··· DATA SHOWN ···

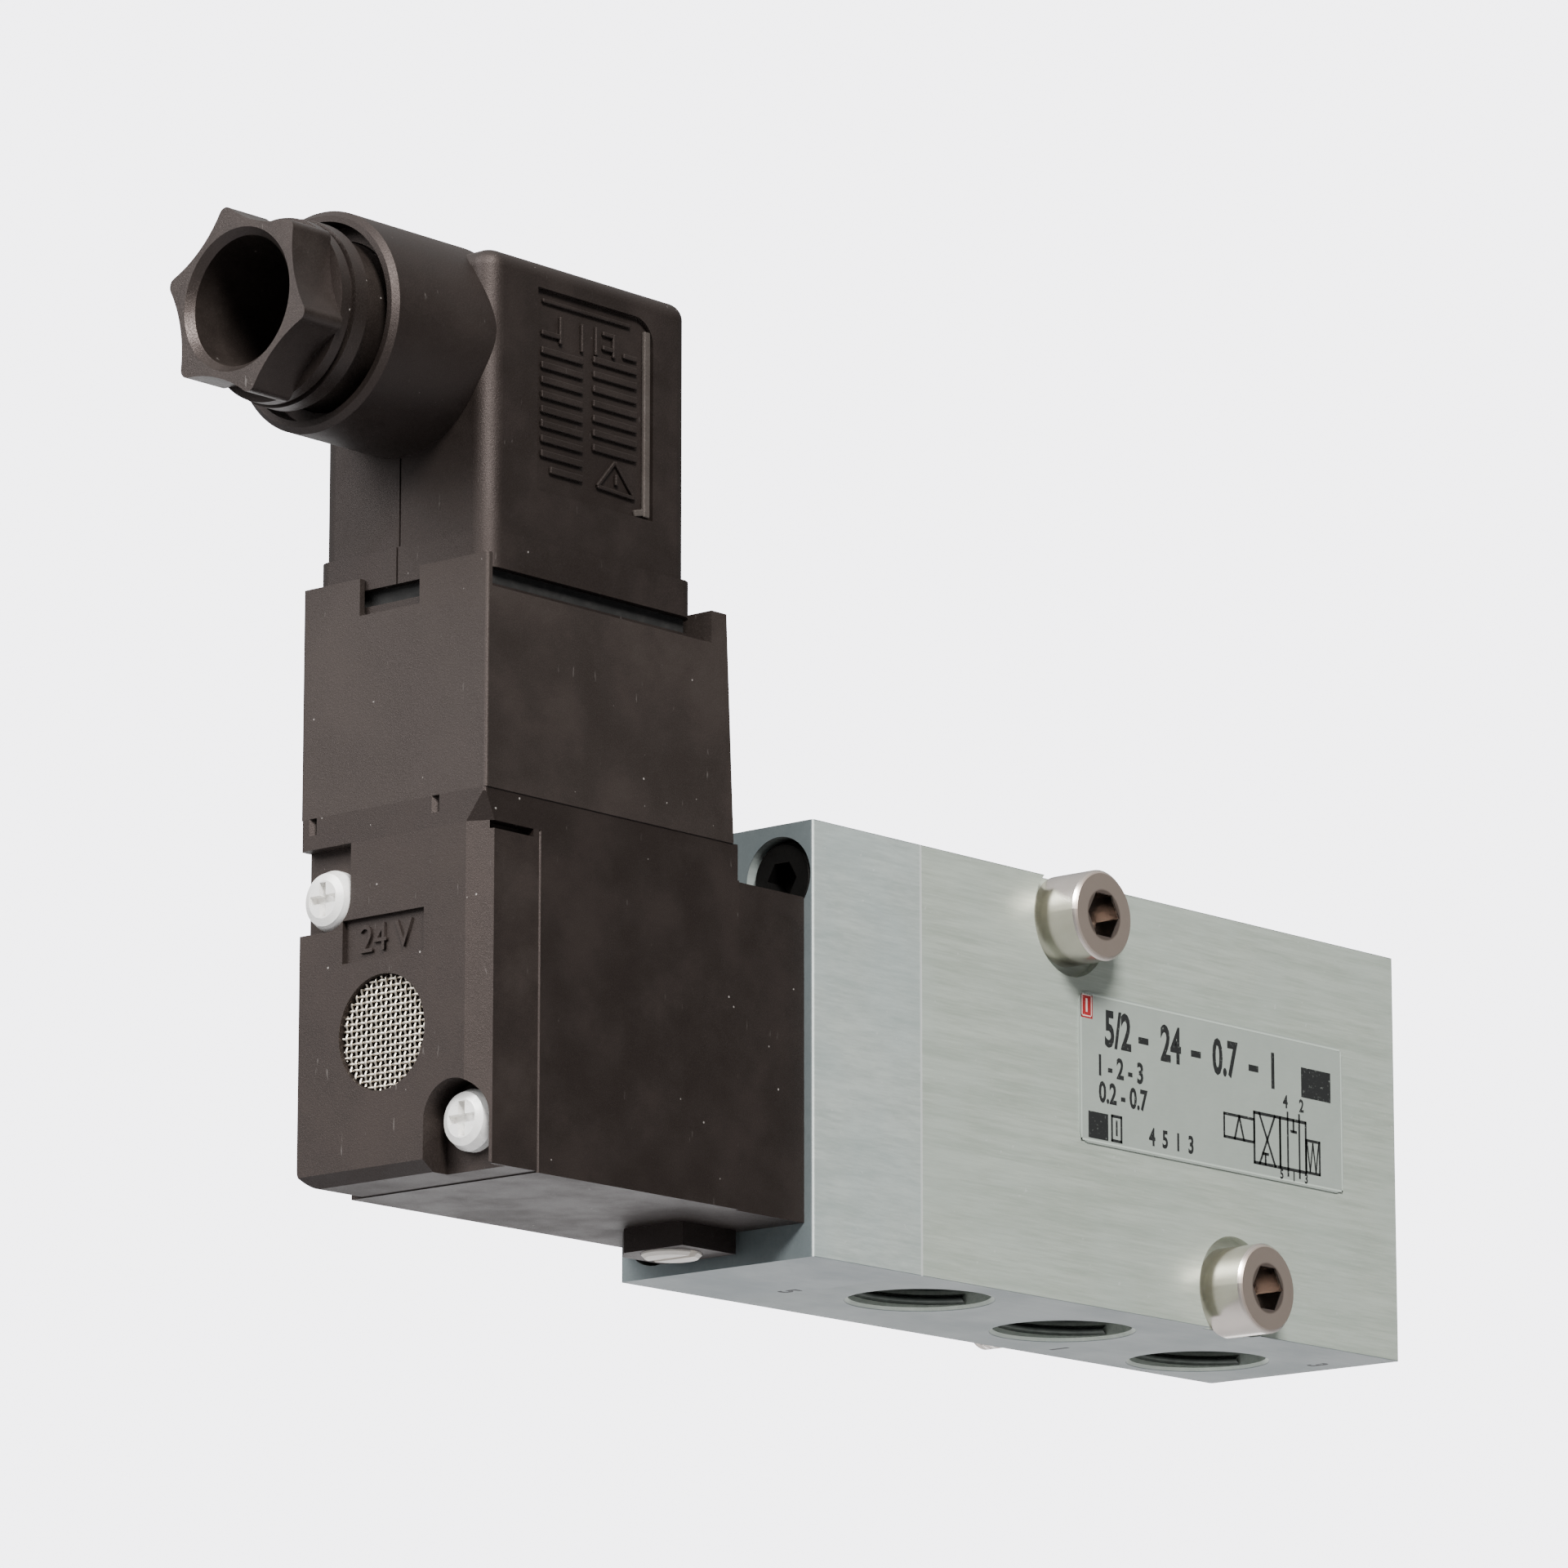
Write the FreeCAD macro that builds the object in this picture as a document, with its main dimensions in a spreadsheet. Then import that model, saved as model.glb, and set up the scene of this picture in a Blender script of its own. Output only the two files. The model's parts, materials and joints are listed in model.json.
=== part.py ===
import FreeCAD, Part
import math
import operator
import os
from types import SimpleNamespace

import Sketcher

# A pilot-operated 5/2 solenoid valve with an actuator-face mounting pattern. Millimetres, +Z up.
# The origin is the centre of the mounting pattern, on the back face of the aluminium block.
# +X runs from the pilot end to the blind end, and +Y points out of the mounting face.

SIZES = {
    # aluminium block: valve body and end plate
    "block_high": 39.5,
    "block_deep": 23.0,
    "body_left": -33.5,
    "body_right": 37.7,
    "plate_left": -48.4,
    "bolt_dx": 12.0,
    "bolt_dz": 16.0,
    "bolt_radius": 2.5,
    "bolt_out": 8.0,
    "spotface_radius": 5.3,
    "spotface_deep": 1.0,
    # bottom and back ports
    "port_radius": 6.58,
    "port_deep": 11.0,
    "port_drill": 4.5,
    "port5_x": -22.5,
    "port5_y": -13.4,
    "port1_x": 1.1,
    "port1_y": -11.0,
    "port3_x": 25.0,
    "port3_y": -8.3,
    "back_port_radius": 4.2,
    "face_seal_radius": 10.05,
    "face_seal_thick": 1.5,
    # spool bore along X
    "axis_y": -11.5,
    "bore_radius": 6.5,
    "ring_radius": 7.3,
    "supply_ring_radius": 9.3,
    "ring_wide": 5.0,
    "plug_left": 34.1,
    "plug_right": 36.2,
    "plug_radius": 8.0,
    "clip_thick": 1.0,
    "clip_radius": 8.6,
    # spool, piston and return spring
    "spool_left": -33.0,
    "spool_right": 29.9,
    "land_radius": 6.45,
    "land_wide": 3.0,
    "neck_radius": 4.0,
    "groove_radius": 4.9,
    "groove_wide": 1.7,
    "ring_section": 0.75,
    "spring_bore": 2.7,
    "spring_left": 14.0,
    "chamber_left": -42.4,
    "chamber_radius": 7.9,
    "piston_left": -42.2,
    "piston_right": -38.7,
    "piston_radius": 7.85,
    # screws of the end plate, M4
    "plate_screw_y": -18.9,
    "plate_screw_z": 14.85,
    "plate_seat": -43.9,
    # pilot air ways
    "supply_z": 9.4,
    "signal_y": -8.5,
    "signal_z": -4.0,
    "drill": 0.9,
    # pilot body and its cover
    "pilot_front": -22.4,
    "pilot_back": -0.4,
    "pilot_low": -16.65,
    "pilot_high": 15.95,
    "neck_left": -57.65,
    "neck_inset": 0.45,
    "neck_high": 12.75,
    "cover_left": -90.4,
    "cover_right": -83.6,
    "cover_low": -16.55,
    "flange_low": 13.15,
    "edge_round": 0.3,
    "seam": 0.25,
    "screw1_y": -3.7,
    "screw1_z": 8.45,
    "screw1_seat": -89.1,
    "screw2_y": -18.8,
    "screw2_z": -12.3,
    "screw2_seat": -87.3,
    "pilot_screw_long": 45.0,
    "exhaust_y": -10.4,
    "exhaust_z": -3.95,
    "exhaust_radius": 5.1,
    # manual override
    "override_x": -53.2,
    "override_y": -10.5,
    "boss_low": -18.8,
    "button_radius": 2.7,
    "button_low": -19.25,
    "button_top": -12.5,
    "override_top": -7.5,
    # coil and armature, on a vertical axis
    "coil_x": -74.4,
    "coil_right": -58.5,
    "coil_front": -22.5,
    "coil_back": -0.3,
    "coil_high": 36.6,
    "sill_high": 33.65,
    "base_low": 32.65,
    "base_high": 34.15,
    "tube_radius": 5.0,
    "armature_radius": 4.5,
    "armature_low": 10.8,
    "armature_high": 25.3,
    "lift": 1.2,
    "core_high": 32.4,
    # plug connector
    "skirt_left": -89.7,
    "skirt_right": -62.8,
    "skirt_front": -21.8,
    "skirt_back": -1.0,
    "skirt_low": 35.65,
    "skirt_high": 38.95,
    "hood_step": 0.3,
    "hood_right": -63.3,
    "hood_high": 64.5,
    "hood_wall": 1.7,
    "screw_x": -76.25,
    # cable gland
    "gland_z": 56.85,
    "gland_radius": 9.85,
    "gland_left": -100.9,
    "gland_bore": 7.6,
    "gland_seat": -89.9,
    "nut_left": -110.3,
    "nut_shoulder": -105.7,
    "nut_right": -96.2,
    "nut_corner": 8.6,
    "nut_bore": 5.75,
    "grommet_left": -95.1,
    # name label
    "label_left": -11.0,
    "label_right": 29.1,
    "label_low": -4.55,
    "label_high": 9.65,
    "label_thick": 0.12,
}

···

* **EXERCISE AIM**
Output all of the material, please, exactly as it stands.

* **WRITTEN RESPONSE**
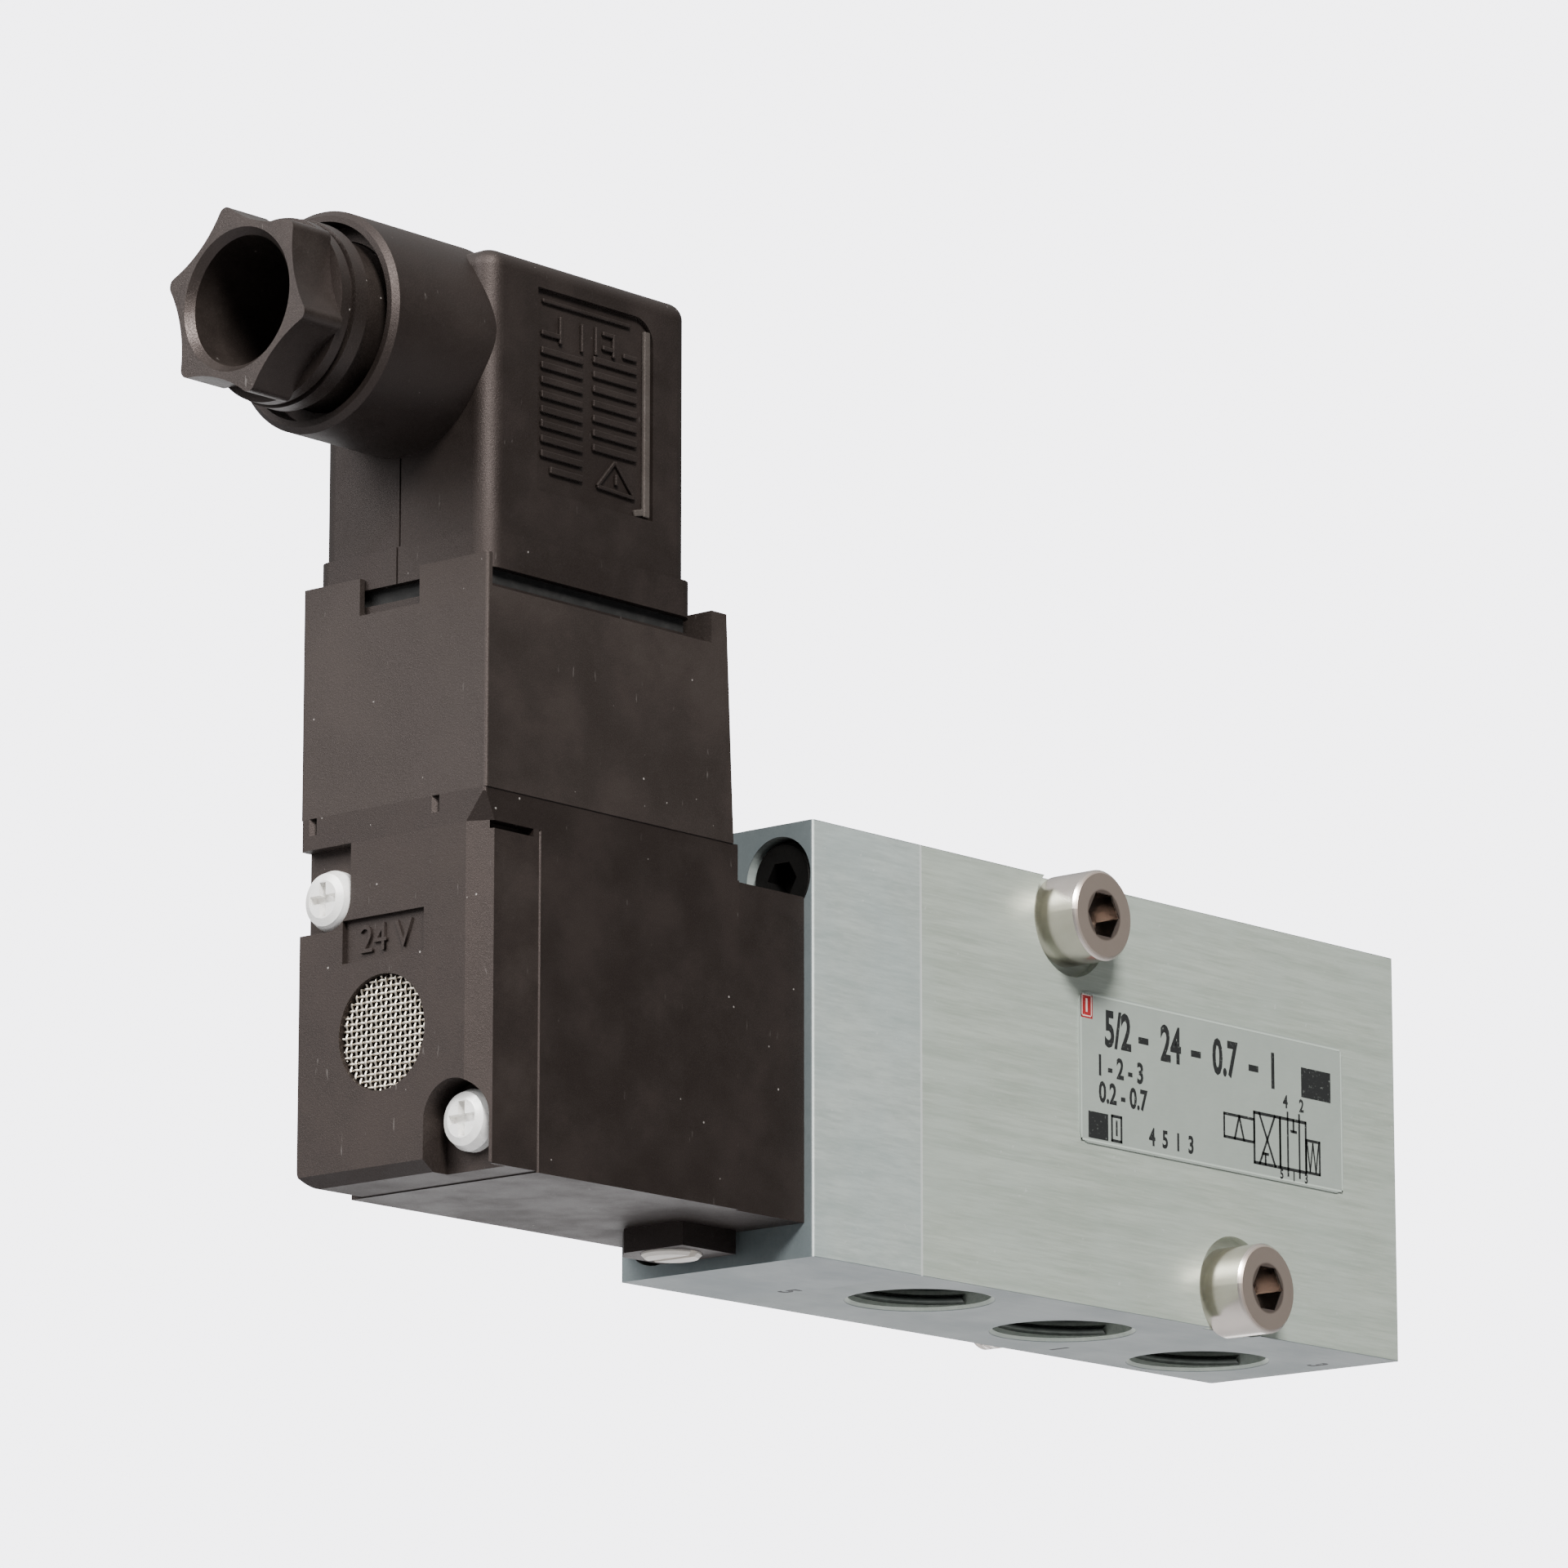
Write the FreeCAD macro that builds the object in this picture as a document, with its main dimensions in a spreadsheet. Then import that model, saved as model.glb, and set up the scene of this picture in a Blender script of its own. Output only the two files. The model's parts, materials and joints are listed in model.json.
=== part.py ===
import FreeCAD, Part
import math
import operator
import os
from types import SimpleNamespace

import Sketcher

# A pilot-operated 5/2 solenoid valve with an actuator-face mounting pattern. Millimetres, +Z up.
# The origin is the centre of the mounting pattern, on the back face of the aluminium block.
# +X runs from the pilot end to the blind end, and +Y points out of the mounting face.

SIZES = {
    # aluminium block: valve body and end plate
    "block_high": 39.5,
    "block_deep": 23.0,
    "body_left": -33.5,
    "body_right": 37.7,
    "plate_left": -48.4,
    "bolt_dx": 12.0,
    "bolt_dz": 16.0,
    "bolt_radius": 2.5,
    "bolt_out": 8.0,
    "spotface_radius": 5.3,
    "spotface_deep": 1.0,
    # bottom and back ports
    "port_radius": 6.58,
    "port_deep": 11.0,
    "port_drill": 4.5,
    "port5_x": -22.5,
    "port5_y": -13.4,
    "port1_x": 1.1,
    "port1_y": -11.0,
    "port3_x": 25.0,
    "port3_y": -8.3,
    "back_port_radius": 4.2,
    "face_seal_radius": 10.05,
    "face_seal_thick": 1.5,
    # spool bore along X
    "axis_y": -11.5,
    "bore_radius": 6.5,
    "ring_radius": 7.3,
    "supply_ring_radius": 9.3,
    "ring_wide": 5.0,
    "plug_left": 34.1,
    "plug_right": 36.2,
    "plug_radius": 8.0,
    "clip_thick": 1.0,
    "clip_radius": 8.6,
    # spool, piston and return spring
    "spool_left": -33.0,
    "spool_right": 29.9,
    "land_radius": 6.45,
    "land_wide": 3.0,
    "neck_radius": 4.0,
    "groove_radius": 4.9,
    "groove_wide": 1.7,
    "ring_section": 0.75,
    "spring_bore": 2.7,
    "spring_left": 14.0,
    "chamber_left": -42.4,
    "chamber_radius": 7.9,
    "piston_left": -42.2,
    "piston_right": -38.7,
    "piston_radius": 7.85,
    # screws of the end plate, M4
    "plate_screw_y": -18.9,
    "plate_screw_z": 14.85,
    "plate_seat": -43.9,
    # pilot air ways
    "supply_z": 9.4,
    "signal_y": -8.5,
    "signal_z": -4.0,
    "drill": 0.9,
    # pilot body and its cover
    "pilot_front": -22.4,
    "pilot_back": -0.4,
    "pilot_low": -16.65,
    "pilot_high": 15.95,
    "neck_left": -57.65,
    "neck_inset": 0.45,
    "neck_high": 12.75,
    "cover_left": -90.4,
    "cover_right": -83.6,
    "cover_low": -16.55,
    "flange_low": 13.15,
    "edge_round": 0.3,
    "seam": 0.25,
    "screw1_y": -3.7,
    "screw1_z": 8.45,
    "screw1_seat": -89.1,
    "screw2_y": -18.8,
    "screw2_z": -12.3,
    "screw2_seat": -87.3,
    "pilot_screw_long": 45.0,
    "exhaust_y": -10.4,
    "exhaust_z": -3.95,
    "exhaust_radius": 5.1,
    # manual override
    "override_x": -53.2,
    "override_y": -10.5,
    "boss_low": -18.8,
    "button_radius": 2.7,
    "button_low": -19.25,
    "button_top": -12.5,
    "override_top": -7.5,
    # coil and armature, on a vertical axis
    "coil_x": -74.4,
    "coil_right": -58.5,
    "coil_front": -22.5,
    "coil_back": -0.3,
    "coil_high": 36.6,
    "sill_high": 33.65,
    "base_low": 32.65,
    "base_high": 34.15,
    "tube_radius": 5.0,
    "armature_radius": 4.5,
    "armature_low": 10.8,
    "armature_high": 25.3,
    "lift": 1.2,
    "core_high": 32.4,
    # plug connector
    "skirt_left": -89.7,
    "skirt_right": -62.8,
    "skirt_front": -21.8,
    "skirt_back": -1.0,
    "skirt_low": 35.65,
    "skirt_high": 38.95,
    "hood_step": 0.3,
    "hood_right": -63.3,
    "hood_high": 64.5,
    "hood_wall": 1.7,
    "screw_x": -76.25,
    # cable gland
    "gland_z": 56.85,
    "gland_radius": 9.85,
    "gland_left": -100.9,
    "gland_bore": 7.6,
    "gland_seat": -89.9,
    "nut_left": -110.3,
    "nut_shoulder": -105.7,
    "nut_right": -96.2,
    "nut_corner": 8.6,
    "nut_bore": 5.75,
    "grommet_left": -95.1,
    # name label
    "label_left": -11.0,
    "label_right": 29.1,
    "label_low": -4.55,
    "label_high": 9.65,
    "label_thick": 0.12,
}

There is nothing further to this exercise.